On a totally unrelated note, don't forget to watch the Super Bowl next week (I'm sure the nuns will be happy to rent a large screen HDTV for the occasion). At least two reasons that you might feel a connection with: (1) the Chicago Bears; and (2) their coach, Lovie Smith, who's from Big Sandy, Texas. (The whole town will be celebrating next Sunday. And, let's face it, how many people in Uganda have ever been to Big Sandy?!)
As we say in the South, keep on doin' the rat thing. Best.
wow i laughed so hard during this. since i was at school, my friends read it too and now i feel cool having such a ferocious rat killer like you as my friend.
i'm very impressed. :)
and i loved the telling of the story.
and, you DO look really different! you should post more pictures! :)
Jess your story is both disgusting and hilarious! Thanks for sharing!
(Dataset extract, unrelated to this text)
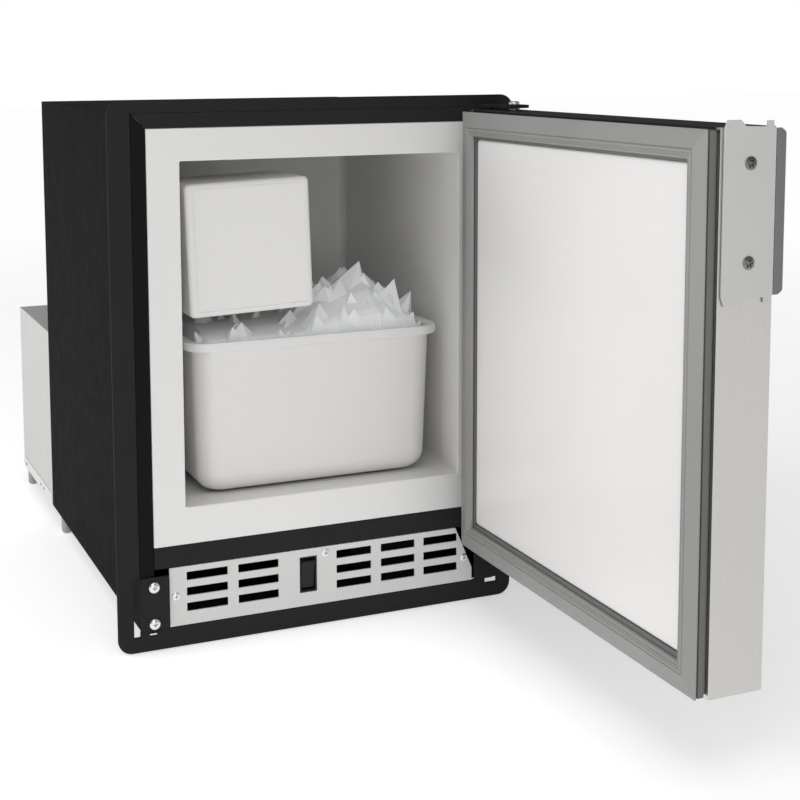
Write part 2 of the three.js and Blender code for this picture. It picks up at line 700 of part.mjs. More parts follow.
function fanBlade() {
  const hub = boreY(0, 0, 13, 0, 14, 18);
  const blades = [];
  for (let i = 0; i < 5; i += 1) {
    const blade = box(6, FAN.radius - 6, 5.8, 7.8, -13, 13);
    blade.translate(0, -6.8, 0).rotateX(0.5).translate(0, 6.8, 0);
    blades.push(blade.rotateY(i * 2 * Math.PI / 5));
  }
  return join(hub, ...blades).translate(FAN.x, FAN.y - 7, FAN.z);
}

// Filter drier with the pipe brazed to its upper end, which runs over to the compressor.
function refrigerantLine() {
  const drier = turned([[0, 0], [3, 0], [3, 12], [11, 22], [11, 84], [3, 94], [3, 106], [0, 106]], 18);
  const pipe = tube([[0, 0, 98], [0, -3, 122], [-16, -12, 138], [-56, -22, 138], [-90, -29, 122],
    [-99, -31, 98], [-100, -30, 85], [-100, -26, 82.3], [-100, -22.7, 82]], 3, 8, 28);
  return join(drier, pipe).translate(8, 410, 40);
}

function controlBox() {
  return box(50, 150, 60, 190, CABINET.bottom + 2, 66);
}

function waterInlet() {
  const { x, z } = INLET;
  const block = box(x - 14, x + 14, HOOD.back - 44, HOOD.back - 12, z - 14, z + 26);
  const stem = turnedY([[0, 0], [8.4, 0], [8.4, 14], [6, 14], [6, 26], [0, 26]], x, HOOD.back - 14, z, 1, 16);
  return join(block, stem);
}

// Nut outside, neck through the wall, flange inside: the mains lead would pass through its middle.
function cableGland() {
  const { x, z } = GLAND;
  return turnedY([[3.4, 0], [10, 0], [10, 3], [6.6, 3], [6.6, 5.4], [11, 5.4], [11, 9], [8, 14], [3.4, 14],
    [3.4, 0]], x, HOOD.back - SHEET - 4, z, 1, 16);
}

function foot() {
  const r = FOOT.radius;
  return turned([[0, 0], [r * 0.8, 0], [r, 3], [r, CABINET.bottom - GAP], [0, CABINET.bottom - GAP]], 14);
}

const DRAIN = { x: -152, y: 488, bore: 2.6, outer: 4.4, length: 9 };

function drainStub() {
  const { bore, outer, length } = DRAIN;
  const high = length - GAP;
  return turned([[bore, 0], [outer, 0], [outer, high], [bore, high], [bore, 0]], 12);
}

// ---- assembly -----------------------------------------------------------------------------
add("mounting_flange", mountingFlange(), BLACK_STEEL);
add("side_panel_left", sidePanel(-1), BLACK_STEEL);
add("side_panel_right", sidePanel(1), BLACK_STEEL);
add("top_panel", topPanel(), BLACK_STEEL);
add("back_panel", backPanel(), BLACK_STEEL);
add("base_pan", basePan(), BLACK_STEEL);
add("cross_rail", crossRail(), BLACK_STEEL);
add("inner_liner", innerLiner(), LINER_WHITE);
add("insulation_foam", insulation(), FOAM);

add("grille_panel", grillePanel(), GREY_PAINT);
for (const [place, [x, z]] of Object.entries(GRILLE_SCREWS)) {
  add(`grille_screw_${place}`, screw(x, FRONT, z, GRILLE_SCREW), ZINC);
}
add("switch_body", switchBody(), BLACK_PLASTIC);
add("switch_rocker", rockerCap(), BLACK_PLASTIC);
add("blank_hinge_plate", blankHingePlate(), BLACK_STEEL);
for (const [place, [x, z]] of Object.entries(CORNER_SCREWS)) {
  const seat = FRONT - GAP - CORNER_PLATE.thick;
  add(`corner_screw_${place}`, screw(x, seat, z, CORNER_SCREW), ZINC);
}

add("hinge_bracket_upper", upperHinge(), BLACK_STEEL);
add("hinge_bracket_lower", lowerHinge(), BLACK_STEEL);
add("hinge_pin_upper", hingePin(UPPER_LEAF + HINGE_PLATE.thick + GAP, false), ZINC);
add("hinge_pin_lower", hingePin(LOWER_LEAF - GAP, true), ZINC);

add("door_skin", doorSkin(), STAINLESS);
add("door_top_cap", doorCap(DOOR.top - CAP, DOOR.top), BLACK_PLASTIC);
add("door_bottom_cap", doorCap(DOOR.bottom, DOOR.bottom + CAP), BLACK_PLASTIC);
add("door_foam", doorFoam(), FOAM);
add("door_inner_panel", innerPanel(), PANEL_WHITE);
add("gasket_retainer", gasketRetainer(), BLACK_PLASTIC);
add("door_gasket", doorGasket(), GASKET_GREY);
add("hinge_bush_upper", hingeBush(DOOR.top - BUSH.length), BLACK_PLASTIC);
add("hinge_bush_lower", hingeBush(DOOR.bottom), BLACK_PLASTIC);
add("latch_plate", latchPlate(), GREY_PAINT);
for (const [place, z] of Object.entries(LATCH_SCREWS)) {
  const seat = DOOR.free - GAP - LATCH.thick;
  add(`latch_screw_${place}`, screw(LATCH_SCREW_X, seat, z, LATCH_SCREW), ZINC);
}
add("latch_lever", latchLever(), GREY_PAINT);

add("ice_bin", iceBin(), BIN_WHITE);

add("module_cover", moduleCover(), LINER_WHITE, mechanism);
add("ejector_drive", ejectorDrive(), BLACK_PLASTIC, mechanism);
add("ice_mould", iceMould(), ALUMINIUM, mechanism);
add("ejector_rake", ejectorRake(), LINER_WHITE, mechanism);
add("shutoff_arm", shutoffArm(), ZINC, mechanism);
add("module_bracket", moduleBracket(), GREY_PAINT, mechanism);
add("fill_tube", fillTube(), LINER_WHITE, mechanism);

add("compressor_hood", compressorHood(), GREY_PAINT);
add("compressor", compressor(), BLACK_STEEL);
add("compressor_mount_front", compressorMount(-34), RUBBER);
add("compressor_mount_rear", compressorMount(34), RUBBER);
add("condenser", condenser(), ALUMINIUM);
add("fan_shroud", fanShroud(), BLACK_PLASTIC);
add("fan_motor", fanMotor(), BLACK_PLASTIC);
add("fan_blade", fanBlade(), BLACK_PLASTIC);
add("refrigerant_line", refrigerantLine(), COPPER);
add("control_box", controlBox(), BLACK_PLASTIC);
add("water_inlet_valve", waterInlet(), BRASS);
add("cable_gland", cableGland(), BLACK_PLASTIC);
add("drain_stub", drainStub(), BLACK_PLASTIC).position.set(DRAIN.x, DRAIN.y, CABINET.bottom - DRAIN.length);
for (const [row, y] of FOOT.rows.entries()) {
  for (const [side, x] of [["left", -FOOT.x], ["right", FOOT.x]]) {
    add(`foot_${row ? "rear" : "middle"}_${side}`, foot(), FOOT_GREY).position.set(x, y, 0);
  }
}

export default iceMaker;
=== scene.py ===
"""Looks of a built-in ice maker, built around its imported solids. Metres, +Z up, door open along -Y."""
import json
import math

import bmesh
import bpy
import numpy as np
from mathutils import Matrix, Vector


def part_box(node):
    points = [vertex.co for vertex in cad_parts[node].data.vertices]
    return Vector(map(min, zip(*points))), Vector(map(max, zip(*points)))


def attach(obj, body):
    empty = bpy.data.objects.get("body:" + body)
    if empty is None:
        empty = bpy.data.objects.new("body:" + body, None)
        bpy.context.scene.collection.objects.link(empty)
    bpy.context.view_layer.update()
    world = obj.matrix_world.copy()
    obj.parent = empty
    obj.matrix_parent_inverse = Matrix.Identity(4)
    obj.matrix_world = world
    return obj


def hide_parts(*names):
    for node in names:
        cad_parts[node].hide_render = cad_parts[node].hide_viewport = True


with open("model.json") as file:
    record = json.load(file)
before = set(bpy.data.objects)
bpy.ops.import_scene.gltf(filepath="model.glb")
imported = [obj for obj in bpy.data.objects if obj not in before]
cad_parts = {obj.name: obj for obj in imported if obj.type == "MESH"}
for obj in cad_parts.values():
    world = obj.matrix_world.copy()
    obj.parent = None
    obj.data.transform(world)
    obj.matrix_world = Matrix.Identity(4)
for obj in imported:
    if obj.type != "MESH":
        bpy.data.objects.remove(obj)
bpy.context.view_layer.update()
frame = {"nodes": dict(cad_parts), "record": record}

MM = 0.001


# ---- shader graphs --------------------------------------------------------------------------
class Field:
    """One value over a surface: an output socket that can be added to and multiplied."""

    def __init__(self, graph, socket):
        self.graph = graph
        self.socket = socket

    def _math(self, operation, first, second):
        return self.graph.node("ShaderNodeMath", {"operation": operation}, {0: first, 1: second})

    def __add__(self, other):
        return self._math("ADD", self, other)

    def __radd__(self, other):
        return self._math("ADD", other, self)

    def __mul__(self, other):
        return self._math("MULTIPLY", self, other)

    def __rmul__(self, other):
        return self._math("MULTIPLY", other, self)


class Graph:
    """The nodes of a material or a world: its one shader, and a method that adds any other node."""

    def __init__(self, owner, shader="Principled BSDF"):
        owner.use_nodes = True
        self.owner = owner
        self.nodes = owner.node_tree.nodes
        self.links = owner.node_tree.links
        self.shader = self.nodes[shader]

    def node(self, kind, settings=None, values=None, out=0):
        """Any node: its settings go in first, then its sockets' values or links."""
        made = self.nodes.new(kind)
        for key, value in (settings or {}).items():
            setattr(made, key, value)
        for key, value in (values or {}).items():
            self.put(made.inputs[key], value)
        return Field(self, made.outputs[out])

    def put(self, socket, value):
        if isinstance(value, Field):
            self.links.new(value.socket, socket)
        else:
            socket.default_value = value

    def set(self, **values):
        """Values or fields for the shader's own sockets, underscores standing for spaces."""
        for key, value in values.items():
            self.put(self.shader.inputs[key.replace("_", " ")], value)

    def place(self, scale=(1, 1, 1)):
        """Object coordinates, stretched per axis."""
        where = self.node("ShaderNodeTexCoord", out="Object")
        return self.node("ShaderNodeMapping", None, {"Vector": where, "Scale": scale})

    def noise(self, scale, detail, stretch=(1, 1, 1)):
        """Smooth noise, its blobs about 1 / scale metres across before the stretch."""
        values = {"Vector": self.place(stretch), "Scale": scale, "Detail": detail}
        return self.node("ShaderNodeTexNoise", None, values)

    def span(self, field, low, high, dark=0.3, light=0.7):
        """Field's middle range, from dark to light, stretched over low to high."""
        values = {"Value": field, "From Min": dark, "From Max": light, "To Min": low, "To Max": high}
        return self.node("ShaderNodeMapRange", None, values)

    def blend(self, factor, first, second):
        """A colour from first at factor 0 to second at factor 1."""
        values = {"Factor": factor, 6: (*first, 1), 7: (*second, 1)}
        return self.node("ShaderNodeMix", {"data_type": "RGBA"}, values, out=2)

    def bump(self, height, depth):
        """A height of 0 to 1 raised over depth metres."""
        values = {"Height": height, "Distance": depth, "Strength": 1.0}
        self.set(Normal=self.node("ShaderNodeBump", None, values))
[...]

I hope you don't encounter too many more rats, though it sounds like you are well prepared to deal with them now. :) I hope everything else is going well with you!
I laughed so hard the people in the coffee shop I was at all started looking at me. The guy using the computer next to me said "are you laughing at me?" all defensive like. I ignored them all and just kept reading and laughing. I don't have to go back in there anyway.
I hate that he chewed your shoes. Can we send you a new pair? Does your Mom know where to get them?
The pictures are great. I would have been too scared to take pictures.
Texas does not have the biggest everything after all!!!